** Start Dataset rows **

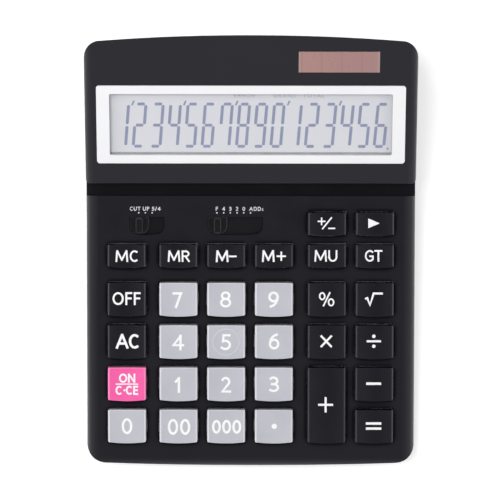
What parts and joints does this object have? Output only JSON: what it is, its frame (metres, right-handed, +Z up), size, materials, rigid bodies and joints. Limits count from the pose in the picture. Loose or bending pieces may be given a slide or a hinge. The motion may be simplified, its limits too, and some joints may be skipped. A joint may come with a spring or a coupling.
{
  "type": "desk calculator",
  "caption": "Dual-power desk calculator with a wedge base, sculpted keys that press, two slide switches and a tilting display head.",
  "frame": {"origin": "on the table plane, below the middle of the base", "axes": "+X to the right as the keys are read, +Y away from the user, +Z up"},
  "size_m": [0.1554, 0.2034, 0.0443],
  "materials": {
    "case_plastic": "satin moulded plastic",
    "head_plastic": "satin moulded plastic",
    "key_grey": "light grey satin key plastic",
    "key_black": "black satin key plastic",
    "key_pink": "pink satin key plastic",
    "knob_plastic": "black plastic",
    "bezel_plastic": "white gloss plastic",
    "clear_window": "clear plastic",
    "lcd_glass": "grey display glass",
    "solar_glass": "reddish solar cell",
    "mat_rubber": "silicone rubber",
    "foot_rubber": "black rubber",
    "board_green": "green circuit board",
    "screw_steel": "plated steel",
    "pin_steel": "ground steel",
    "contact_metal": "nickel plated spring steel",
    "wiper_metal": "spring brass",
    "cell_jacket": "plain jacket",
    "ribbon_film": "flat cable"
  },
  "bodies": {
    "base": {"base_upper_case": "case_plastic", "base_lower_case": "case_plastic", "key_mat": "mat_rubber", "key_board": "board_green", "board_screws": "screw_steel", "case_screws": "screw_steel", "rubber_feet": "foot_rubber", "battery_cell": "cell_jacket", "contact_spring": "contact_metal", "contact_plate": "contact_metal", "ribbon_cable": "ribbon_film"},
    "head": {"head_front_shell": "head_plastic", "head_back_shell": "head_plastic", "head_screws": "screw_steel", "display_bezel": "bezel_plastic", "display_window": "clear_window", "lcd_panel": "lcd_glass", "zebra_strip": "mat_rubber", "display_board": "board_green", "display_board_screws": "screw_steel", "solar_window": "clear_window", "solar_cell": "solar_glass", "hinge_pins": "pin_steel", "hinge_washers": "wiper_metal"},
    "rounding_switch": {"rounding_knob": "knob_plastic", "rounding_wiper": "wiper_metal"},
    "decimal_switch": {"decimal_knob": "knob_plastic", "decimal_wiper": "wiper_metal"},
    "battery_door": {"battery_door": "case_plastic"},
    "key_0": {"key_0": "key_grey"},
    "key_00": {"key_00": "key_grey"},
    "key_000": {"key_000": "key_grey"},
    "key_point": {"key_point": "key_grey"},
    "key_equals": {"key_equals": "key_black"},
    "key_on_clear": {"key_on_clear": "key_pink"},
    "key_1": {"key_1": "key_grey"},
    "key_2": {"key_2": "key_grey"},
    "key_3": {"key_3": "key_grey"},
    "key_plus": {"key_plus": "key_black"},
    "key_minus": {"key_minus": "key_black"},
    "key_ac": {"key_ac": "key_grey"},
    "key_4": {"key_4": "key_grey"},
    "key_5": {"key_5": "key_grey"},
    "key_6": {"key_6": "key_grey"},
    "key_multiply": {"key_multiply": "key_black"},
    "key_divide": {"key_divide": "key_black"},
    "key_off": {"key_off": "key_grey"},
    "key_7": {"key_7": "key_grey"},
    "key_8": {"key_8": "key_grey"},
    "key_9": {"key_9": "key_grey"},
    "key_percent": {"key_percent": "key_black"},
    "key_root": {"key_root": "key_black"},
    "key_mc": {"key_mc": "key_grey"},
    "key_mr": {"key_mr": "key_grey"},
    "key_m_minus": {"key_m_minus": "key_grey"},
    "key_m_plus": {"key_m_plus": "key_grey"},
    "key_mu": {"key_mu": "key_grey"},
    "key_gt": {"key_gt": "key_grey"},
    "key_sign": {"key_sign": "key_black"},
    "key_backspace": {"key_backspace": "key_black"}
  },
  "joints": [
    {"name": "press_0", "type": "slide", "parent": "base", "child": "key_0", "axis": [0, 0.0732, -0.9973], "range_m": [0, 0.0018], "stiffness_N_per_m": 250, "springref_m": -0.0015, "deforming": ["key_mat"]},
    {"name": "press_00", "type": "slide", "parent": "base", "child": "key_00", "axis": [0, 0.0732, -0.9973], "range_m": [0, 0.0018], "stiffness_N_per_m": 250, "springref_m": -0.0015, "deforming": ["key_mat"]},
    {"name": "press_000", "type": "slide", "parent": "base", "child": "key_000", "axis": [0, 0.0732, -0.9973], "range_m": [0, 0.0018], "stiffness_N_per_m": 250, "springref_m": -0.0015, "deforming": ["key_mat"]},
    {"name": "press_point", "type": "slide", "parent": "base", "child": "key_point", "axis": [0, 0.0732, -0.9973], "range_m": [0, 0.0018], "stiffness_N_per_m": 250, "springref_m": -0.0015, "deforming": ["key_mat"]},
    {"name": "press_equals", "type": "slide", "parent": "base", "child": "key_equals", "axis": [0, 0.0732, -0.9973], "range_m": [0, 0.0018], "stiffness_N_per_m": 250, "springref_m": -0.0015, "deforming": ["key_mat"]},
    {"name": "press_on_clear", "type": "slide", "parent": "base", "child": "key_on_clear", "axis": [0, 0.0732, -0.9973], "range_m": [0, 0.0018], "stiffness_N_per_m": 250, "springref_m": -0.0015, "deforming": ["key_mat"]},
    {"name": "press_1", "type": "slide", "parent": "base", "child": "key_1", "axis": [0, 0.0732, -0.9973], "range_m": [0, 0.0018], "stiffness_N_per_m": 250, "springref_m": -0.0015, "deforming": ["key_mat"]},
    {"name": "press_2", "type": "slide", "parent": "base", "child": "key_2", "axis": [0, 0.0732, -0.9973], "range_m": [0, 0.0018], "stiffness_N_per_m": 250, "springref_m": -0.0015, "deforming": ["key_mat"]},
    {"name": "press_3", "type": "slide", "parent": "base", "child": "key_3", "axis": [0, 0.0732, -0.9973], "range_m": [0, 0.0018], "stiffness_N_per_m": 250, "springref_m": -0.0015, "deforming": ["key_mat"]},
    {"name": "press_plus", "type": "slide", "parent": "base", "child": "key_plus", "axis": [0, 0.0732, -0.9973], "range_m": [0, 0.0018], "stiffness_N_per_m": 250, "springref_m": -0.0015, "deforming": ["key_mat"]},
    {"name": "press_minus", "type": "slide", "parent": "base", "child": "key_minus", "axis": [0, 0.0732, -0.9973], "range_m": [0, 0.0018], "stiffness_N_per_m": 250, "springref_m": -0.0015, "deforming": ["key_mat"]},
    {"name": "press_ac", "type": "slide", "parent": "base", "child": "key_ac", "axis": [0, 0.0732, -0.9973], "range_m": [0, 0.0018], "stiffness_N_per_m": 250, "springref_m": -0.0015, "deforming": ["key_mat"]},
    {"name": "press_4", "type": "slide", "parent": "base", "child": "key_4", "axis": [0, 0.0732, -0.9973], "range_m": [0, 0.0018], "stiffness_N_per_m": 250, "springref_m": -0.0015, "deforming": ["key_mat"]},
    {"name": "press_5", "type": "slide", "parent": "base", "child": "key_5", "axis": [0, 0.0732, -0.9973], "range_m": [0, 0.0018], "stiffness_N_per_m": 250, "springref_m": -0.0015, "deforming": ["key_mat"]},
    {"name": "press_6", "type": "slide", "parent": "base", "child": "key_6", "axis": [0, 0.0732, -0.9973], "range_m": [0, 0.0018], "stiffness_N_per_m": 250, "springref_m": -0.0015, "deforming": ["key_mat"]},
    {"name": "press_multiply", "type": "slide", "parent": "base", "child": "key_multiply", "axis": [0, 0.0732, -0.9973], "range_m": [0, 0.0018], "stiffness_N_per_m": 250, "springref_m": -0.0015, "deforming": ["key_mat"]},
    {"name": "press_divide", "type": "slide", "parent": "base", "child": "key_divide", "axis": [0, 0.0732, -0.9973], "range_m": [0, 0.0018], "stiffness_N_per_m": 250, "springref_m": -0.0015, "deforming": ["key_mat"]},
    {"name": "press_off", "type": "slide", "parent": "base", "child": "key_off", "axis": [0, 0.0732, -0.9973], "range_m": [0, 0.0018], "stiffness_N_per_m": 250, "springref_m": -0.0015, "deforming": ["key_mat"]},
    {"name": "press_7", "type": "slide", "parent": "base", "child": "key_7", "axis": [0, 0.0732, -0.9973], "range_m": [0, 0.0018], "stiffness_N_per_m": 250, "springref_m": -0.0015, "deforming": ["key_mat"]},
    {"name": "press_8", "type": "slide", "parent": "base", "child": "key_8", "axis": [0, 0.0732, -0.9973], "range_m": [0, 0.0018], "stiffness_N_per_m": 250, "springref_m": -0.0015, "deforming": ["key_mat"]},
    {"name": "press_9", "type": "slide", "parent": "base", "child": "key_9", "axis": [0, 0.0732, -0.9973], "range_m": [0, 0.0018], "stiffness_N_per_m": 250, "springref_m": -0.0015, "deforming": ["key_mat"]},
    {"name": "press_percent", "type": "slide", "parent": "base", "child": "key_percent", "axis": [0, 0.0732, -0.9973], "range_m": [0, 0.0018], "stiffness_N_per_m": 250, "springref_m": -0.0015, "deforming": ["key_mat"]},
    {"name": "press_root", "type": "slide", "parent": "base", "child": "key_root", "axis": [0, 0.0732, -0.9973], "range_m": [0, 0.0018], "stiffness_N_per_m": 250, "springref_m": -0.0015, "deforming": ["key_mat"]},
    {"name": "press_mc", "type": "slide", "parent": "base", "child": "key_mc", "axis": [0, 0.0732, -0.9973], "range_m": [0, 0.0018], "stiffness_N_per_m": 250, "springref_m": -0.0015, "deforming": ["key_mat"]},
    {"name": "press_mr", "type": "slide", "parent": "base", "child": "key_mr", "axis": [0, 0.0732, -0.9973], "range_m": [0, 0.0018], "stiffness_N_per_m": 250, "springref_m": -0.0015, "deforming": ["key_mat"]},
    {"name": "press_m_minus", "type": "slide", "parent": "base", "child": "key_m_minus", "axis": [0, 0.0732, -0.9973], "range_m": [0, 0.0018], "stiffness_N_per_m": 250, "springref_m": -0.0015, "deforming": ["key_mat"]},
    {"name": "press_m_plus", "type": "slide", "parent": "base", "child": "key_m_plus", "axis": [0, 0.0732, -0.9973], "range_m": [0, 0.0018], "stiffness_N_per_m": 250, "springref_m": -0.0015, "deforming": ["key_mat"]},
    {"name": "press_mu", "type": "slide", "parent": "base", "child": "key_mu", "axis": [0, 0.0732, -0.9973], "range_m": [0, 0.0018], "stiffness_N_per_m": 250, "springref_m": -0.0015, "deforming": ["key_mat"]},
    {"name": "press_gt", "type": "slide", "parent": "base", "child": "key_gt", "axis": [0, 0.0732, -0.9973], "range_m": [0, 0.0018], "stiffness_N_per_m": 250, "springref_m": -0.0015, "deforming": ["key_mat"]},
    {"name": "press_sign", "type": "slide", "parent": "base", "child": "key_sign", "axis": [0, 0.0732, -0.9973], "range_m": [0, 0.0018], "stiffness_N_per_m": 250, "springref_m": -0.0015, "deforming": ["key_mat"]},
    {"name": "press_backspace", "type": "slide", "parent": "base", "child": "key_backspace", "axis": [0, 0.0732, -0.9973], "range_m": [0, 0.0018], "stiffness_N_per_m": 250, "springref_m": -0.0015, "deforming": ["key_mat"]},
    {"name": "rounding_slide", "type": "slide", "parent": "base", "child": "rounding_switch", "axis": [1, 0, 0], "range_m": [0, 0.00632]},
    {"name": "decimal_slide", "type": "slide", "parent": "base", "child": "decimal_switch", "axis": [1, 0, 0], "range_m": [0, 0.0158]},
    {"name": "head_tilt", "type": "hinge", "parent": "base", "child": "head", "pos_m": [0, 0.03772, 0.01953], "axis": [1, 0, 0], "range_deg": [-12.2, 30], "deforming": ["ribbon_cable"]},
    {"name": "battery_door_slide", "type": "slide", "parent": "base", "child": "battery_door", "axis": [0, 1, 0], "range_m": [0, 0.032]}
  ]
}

** End Dataset rows **
** Start Dataset rows **

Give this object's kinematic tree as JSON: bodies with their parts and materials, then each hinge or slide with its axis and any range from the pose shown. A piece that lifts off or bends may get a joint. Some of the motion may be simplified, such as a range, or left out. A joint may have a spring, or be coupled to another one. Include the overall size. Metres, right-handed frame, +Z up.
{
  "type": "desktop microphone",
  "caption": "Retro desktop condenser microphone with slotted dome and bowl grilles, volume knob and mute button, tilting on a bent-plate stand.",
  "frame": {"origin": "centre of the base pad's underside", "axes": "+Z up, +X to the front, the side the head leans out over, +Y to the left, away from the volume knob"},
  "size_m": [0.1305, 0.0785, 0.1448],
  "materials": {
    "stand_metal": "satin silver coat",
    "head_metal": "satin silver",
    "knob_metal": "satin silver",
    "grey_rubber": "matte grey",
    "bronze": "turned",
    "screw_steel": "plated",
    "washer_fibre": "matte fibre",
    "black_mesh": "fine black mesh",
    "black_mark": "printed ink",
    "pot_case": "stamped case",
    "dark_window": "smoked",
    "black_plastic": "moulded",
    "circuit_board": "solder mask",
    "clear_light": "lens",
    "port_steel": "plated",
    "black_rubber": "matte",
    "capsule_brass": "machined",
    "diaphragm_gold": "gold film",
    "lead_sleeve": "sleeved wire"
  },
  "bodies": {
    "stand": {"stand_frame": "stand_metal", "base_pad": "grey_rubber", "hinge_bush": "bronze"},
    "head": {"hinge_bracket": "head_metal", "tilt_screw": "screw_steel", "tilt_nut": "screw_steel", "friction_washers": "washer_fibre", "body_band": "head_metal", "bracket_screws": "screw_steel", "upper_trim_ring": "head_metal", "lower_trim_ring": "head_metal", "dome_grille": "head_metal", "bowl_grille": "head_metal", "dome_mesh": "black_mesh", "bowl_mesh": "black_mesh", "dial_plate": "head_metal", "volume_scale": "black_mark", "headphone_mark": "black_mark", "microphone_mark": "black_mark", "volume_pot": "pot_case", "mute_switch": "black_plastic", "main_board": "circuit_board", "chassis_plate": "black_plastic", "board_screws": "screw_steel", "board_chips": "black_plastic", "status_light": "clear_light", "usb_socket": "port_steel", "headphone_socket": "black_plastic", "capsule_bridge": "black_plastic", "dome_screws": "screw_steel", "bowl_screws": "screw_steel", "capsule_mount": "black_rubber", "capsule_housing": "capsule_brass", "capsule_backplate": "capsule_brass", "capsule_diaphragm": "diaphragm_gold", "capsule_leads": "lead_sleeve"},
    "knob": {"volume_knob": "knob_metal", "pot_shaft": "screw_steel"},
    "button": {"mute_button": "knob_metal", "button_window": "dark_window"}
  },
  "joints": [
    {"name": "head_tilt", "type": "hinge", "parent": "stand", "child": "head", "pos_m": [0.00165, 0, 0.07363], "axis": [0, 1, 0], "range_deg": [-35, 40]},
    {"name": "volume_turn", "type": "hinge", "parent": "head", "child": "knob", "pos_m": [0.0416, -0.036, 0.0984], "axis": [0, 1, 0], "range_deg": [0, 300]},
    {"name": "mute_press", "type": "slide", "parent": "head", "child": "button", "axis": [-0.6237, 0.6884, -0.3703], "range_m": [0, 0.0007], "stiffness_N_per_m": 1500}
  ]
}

** End Dataset rows **
** Start Dataset rows **

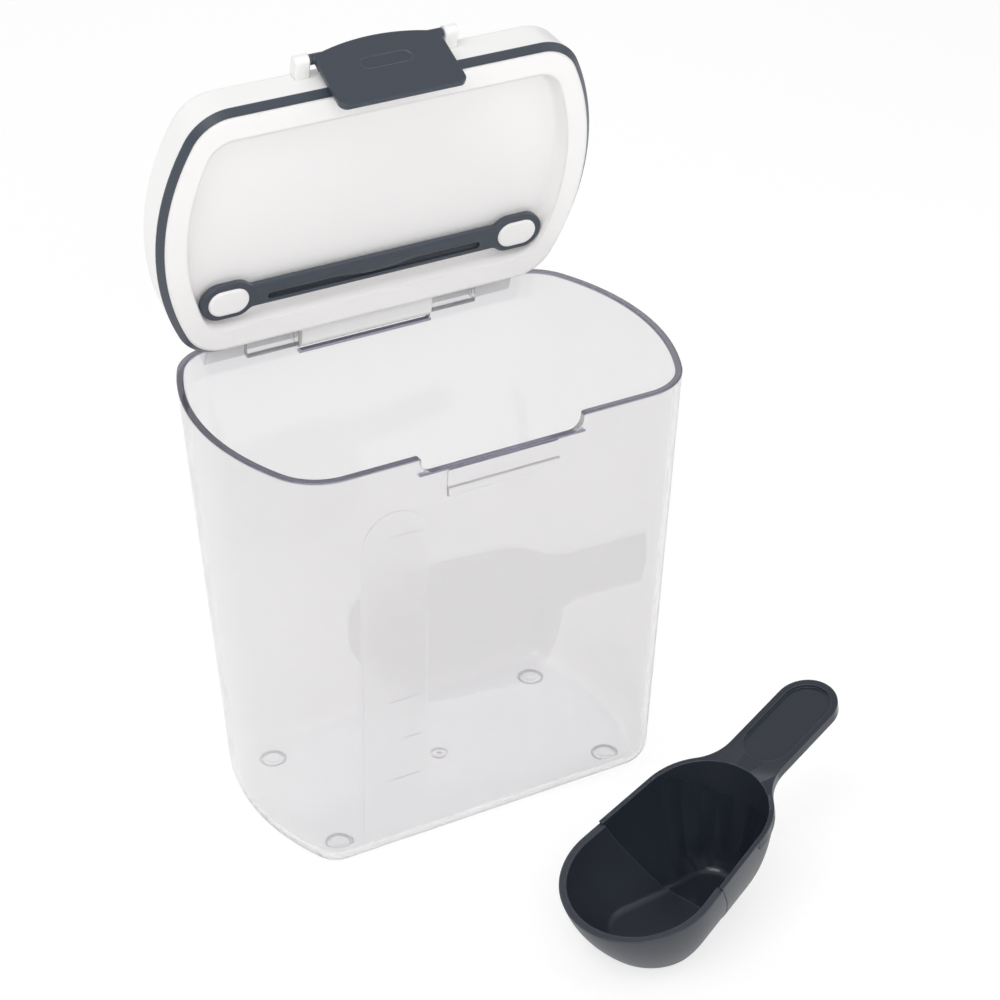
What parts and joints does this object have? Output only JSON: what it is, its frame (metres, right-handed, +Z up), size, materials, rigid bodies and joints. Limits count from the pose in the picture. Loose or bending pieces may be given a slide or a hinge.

** End Dataset rows **

Pull out every line above that holds the word "from".

What parts and joints does this object have? Output only JSON: what it is, its frame (metres, right-handed, +Z up), size, materials, rigid bodies and joints. Limits count from the pose in the picture. Loose or bending pieces may be given a slide or a hinge. The motion may be simplified, its limits too, and some joints may be skipped. A joint may come with a spring or a coupling.
  "frame": {"origin": "on the table plane, below the middle of the base", "axes": "+X to the right as the keys are read, +Y away from the user, +Z up"},
Give this object's kinematic tree as JSON: bodies with their parts and materials, then each hinge or slide with its axis and any range from the pose shown. A piece that lifts off or bends may get a joint. Some of the motion may be simplified, such as a range, or left out. A joint may have a spring, or be coupled to another one. Include the overall size. Metres, right-handed frame, +Z up.
  "frame": {"origin": "centre of the base pad's underside", "axes": "+Z up, +X to the front, the side the head leans out over, +Y to the left, away from the volume knob"},
What parts and joints does this object have? Output only JSON: what it is, its frame (metres, right-handed, +Z up), size, materials, rigid bodies and joints. Limits count from the pose in the picture. Loose or bending pieces may be given a slide or a hinge.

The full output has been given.